▶ **Exercise description**
The required output is the exact run of lines from the line containing "lower_housing();" to the line containing "bpy.context.scene.collection.objects.link(empty)", inclusive, and nothing besides.

▶ **Given data**
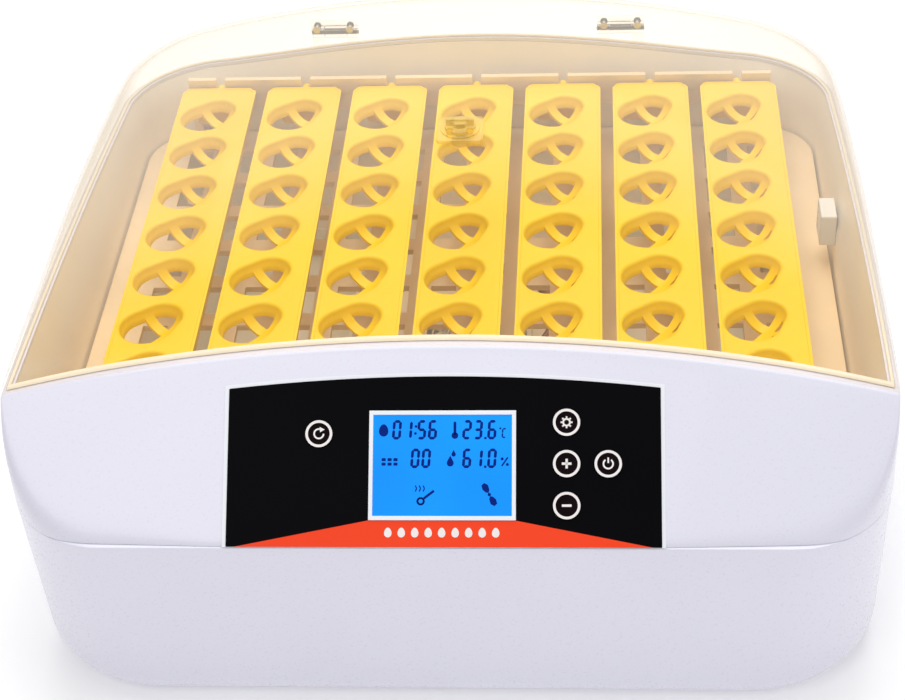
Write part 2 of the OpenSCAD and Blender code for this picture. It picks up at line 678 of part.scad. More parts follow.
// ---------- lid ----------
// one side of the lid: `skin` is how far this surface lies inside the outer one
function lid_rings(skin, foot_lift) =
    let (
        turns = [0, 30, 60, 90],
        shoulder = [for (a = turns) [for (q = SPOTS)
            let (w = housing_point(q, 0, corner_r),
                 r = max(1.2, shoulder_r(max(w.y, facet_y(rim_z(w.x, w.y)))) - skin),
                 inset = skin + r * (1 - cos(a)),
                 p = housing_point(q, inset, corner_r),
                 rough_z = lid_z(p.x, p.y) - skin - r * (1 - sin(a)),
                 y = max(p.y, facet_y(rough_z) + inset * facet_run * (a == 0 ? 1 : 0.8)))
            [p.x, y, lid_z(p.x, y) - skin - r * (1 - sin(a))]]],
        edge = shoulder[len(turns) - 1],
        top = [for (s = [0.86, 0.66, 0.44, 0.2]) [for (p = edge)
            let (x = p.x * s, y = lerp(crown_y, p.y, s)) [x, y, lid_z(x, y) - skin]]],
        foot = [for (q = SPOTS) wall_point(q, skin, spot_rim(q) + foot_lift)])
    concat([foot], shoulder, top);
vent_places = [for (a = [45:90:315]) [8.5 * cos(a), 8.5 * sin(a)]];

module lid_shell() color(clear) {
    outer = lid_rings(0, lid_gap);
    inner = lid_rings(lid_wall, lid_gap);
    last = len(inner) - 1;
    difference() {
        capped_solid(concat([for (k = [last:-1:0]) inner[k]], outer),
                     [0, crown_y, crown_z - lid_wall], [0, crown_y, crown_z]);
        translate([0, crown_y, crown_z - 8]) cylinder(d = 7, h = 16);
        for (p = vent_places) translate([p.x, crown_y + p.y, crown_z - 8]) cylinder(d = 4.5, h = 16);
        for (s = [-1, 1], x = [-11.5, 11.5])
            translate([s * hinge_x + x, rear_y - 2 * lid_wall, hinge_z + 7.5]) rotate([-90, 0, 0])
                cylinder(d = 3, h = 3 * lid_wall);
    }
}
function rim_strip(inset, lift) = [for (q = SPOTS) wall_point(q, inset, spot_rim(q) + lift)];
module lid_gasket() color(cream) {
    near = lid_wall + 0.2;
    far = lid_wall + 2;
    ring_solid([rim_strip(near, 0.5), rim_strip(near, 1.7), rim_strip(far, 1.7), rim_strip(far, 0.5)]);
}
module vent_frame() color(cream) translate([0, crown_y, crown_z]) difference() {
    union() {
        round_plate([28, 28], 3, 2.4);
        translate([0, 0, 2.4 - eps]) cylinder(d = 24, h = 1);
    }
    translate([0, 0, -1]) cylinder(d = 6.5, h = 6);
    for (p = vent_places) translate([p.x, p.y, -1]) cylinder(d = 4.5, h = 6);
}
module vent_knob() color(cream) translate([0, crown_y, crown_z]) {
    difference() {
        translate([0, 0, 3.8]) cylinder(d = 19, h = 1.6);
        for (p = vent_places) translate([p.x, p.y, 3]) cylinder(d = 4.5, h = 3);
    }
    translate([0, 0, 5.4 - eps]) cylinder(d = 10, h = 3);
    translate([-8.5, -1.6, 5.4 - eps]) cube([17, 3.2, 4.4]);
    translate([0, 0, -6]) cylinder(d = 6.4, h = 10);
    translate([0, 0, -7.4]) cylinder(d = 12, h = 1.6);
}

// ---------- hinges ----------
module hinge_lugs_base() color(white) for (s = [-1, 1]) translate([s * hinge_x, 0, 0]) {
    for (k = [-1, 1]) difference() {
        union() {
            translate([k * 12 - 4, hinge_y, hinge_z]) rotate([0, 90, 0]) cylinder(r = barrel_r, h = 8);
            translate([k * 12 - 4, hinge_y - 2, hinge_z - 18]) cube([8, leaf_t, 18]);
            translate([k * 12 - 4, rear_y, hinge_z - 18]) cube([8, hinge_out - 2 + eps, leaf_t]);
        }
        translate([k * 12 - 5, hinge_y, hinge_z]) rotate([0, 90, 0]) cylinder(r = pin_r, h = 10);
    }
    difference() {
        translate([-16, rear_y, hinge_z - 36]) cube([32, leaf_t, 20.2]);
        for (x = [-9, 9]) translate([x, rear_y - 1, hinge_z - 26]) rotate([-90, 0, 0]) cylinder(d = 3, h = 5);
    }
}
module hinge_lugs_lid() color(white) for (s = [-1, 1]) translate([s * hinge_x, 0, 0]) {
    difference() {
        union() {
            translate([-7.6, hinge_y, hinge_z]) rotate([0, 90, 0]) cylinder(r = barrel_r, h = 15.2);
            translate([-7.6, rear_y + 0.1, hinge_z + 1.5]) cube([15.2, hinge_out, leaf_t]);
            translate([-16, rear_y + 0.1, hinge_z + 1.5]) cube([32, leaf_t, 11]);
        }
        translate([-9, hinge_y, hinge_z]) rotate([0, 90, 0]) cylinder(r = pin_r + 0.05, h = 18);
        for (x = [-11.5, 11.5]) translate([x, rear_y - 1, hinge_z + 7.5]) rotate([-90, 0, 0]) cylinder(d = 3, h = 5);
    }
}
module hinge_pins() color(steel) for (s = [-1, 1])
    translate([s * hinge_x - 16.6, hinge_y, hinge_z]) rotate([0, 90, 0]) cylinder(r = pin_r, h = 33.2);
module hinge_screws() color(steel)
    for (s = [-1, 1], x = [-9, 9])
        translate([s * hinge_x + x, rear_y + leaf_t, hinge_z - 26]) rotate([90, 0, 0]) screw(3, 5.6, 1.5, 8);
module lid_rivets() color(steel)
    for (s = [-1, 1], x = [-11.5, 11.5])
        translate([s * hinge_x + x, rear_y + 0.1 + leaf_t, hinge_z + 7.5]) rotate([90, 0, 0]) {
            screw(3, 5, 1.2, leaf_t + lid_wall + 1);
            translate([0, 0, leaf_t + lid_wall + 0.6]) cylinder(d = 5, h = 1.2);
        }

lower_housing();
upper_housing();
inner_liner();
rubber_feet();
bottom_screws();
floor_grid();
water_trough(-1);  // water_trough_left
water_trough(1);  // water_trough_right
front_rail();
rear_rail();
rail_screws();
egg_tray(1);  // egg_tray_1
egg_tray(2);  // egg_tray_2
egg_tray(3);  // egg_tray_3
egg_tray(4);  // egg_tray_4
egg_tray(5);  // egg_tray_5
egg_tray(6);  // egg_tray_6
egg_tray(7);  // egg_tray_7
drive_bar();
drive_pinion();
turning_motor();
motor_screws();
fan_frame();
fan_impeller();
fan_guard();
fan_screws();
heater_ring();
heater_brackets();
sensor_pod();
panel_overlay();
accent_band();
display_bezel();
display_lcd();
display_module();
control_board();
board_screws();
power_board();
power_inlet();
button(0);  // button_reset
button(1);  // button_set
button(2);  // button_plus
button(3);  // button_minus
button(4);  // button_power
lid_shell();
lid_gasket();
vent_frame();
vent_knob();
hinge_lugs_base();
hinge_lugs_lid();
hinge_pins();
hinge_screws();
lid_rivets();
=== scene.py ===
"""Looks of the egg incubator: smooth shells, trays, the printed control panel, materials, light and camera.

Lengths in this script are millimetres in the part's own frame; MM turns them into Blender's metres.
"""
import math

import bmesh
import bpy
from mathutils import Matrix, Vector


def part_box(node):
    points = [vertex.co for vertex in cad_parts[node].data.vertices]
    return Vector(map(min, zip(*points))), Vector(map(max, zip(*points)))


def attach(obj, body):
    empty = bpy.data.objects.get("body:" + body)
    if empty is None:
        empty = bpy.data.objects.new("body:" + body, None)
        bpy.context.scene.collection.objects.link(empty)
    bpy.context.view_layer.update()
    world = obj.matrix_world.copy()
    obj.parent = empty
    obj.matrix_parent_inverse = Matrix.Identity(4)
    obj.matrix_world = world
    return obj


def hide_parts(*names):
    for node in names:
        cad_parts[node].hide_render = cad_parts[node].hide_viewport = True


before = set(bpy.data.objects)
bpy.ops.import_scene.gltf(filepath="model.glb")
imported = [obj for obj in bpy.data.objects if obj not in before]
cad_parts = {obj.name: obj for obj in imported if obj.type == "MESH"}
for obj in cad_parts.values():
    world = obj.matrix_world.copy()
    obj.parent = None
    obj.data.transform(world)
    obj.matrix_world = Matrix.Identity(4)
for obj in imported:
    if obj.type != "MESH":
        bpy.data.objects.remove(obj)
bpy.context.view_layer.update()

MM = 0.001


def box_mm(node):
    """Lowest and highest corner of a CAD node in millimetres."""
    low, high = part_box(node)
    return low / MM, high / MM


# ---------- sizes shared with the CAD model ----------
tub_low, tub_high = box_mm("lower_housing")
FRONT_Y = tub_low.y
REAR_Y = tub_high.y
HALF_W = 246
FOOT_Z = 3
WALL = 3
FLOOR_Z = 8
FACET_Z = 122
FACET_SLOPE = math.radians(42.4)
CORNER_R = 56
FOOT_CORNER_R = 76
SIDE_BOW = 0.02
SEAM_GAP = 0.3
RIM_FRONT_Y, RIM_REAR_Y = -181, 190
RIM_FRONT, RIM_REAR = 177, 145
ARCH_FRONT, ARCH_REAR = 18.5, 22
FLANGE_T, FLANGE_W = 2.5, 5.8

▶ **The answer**
lower_housing();
upper_housing();
inner_liner();
rubber_feet();
bottom_screws();
floor_grid();
water_trough(-1);  // water_trough_left
water_trough(1);  // water_trough_right
front_rail();
rear_rail();
rail_screws();
egg_tray(1);  // egg_tray_1
egg_tray(2);  // egg_tray_2
egg_tray(3);  // egg_tray_3
egg_tray(4);  // egg_tray_4
egg_tray(5);  // egg_tray_5
egg_tray(6);  // egg_tray_6
egg_tray(7);  // egg_tray_7
drive_bar();
drive_pinion();
turning_motor();
motor_screws();
fan_frame();
fan_impeller();
fan_guard();
fan_screws();
heater_ring();
heater_brackets();
sensor_pod();
panel_overlay();
accent_band();
display_bezel();
display_lcd();
display_module();
control_board();
board_screws();
power_board();
power_inlet();
button(0);  // button_reset
button(1);  // button_set
button(2);  // button_plus
button(3);  // button_minus
button(4);  // button_power
lid_shell();
lid_gasket();
vent_frame();
vent_knob();
hinge_lugs_base();
hinge_lugs_lid();
hinge_pins();
hinge_screws();
lid_rivets();
=== scene.py ===
"""Looks of the egg incubator: smooth shells, trays, the printed control panel, materials, light and camera.

Lengths in this script are millimetres in the part's own frame; MM turns them into Blender's metres.
"""
import math

import bmesh
import bpy
from mathutils import Matrix, Vector


def part_box(node):
    points = [vertex.co for vertex in cad_parts[node].data.vertices]
    return Vector(map(min, zip(*points))), Vector(map(max, zip(*points)))


def attach(obj, body):
    empty = bpy.data.objects.get("body:" + body)
    if empty is None:
        empty = bpy.data.objects.new("body:" + body, None)
        bpy.context.scene.collection.objects.link(empty)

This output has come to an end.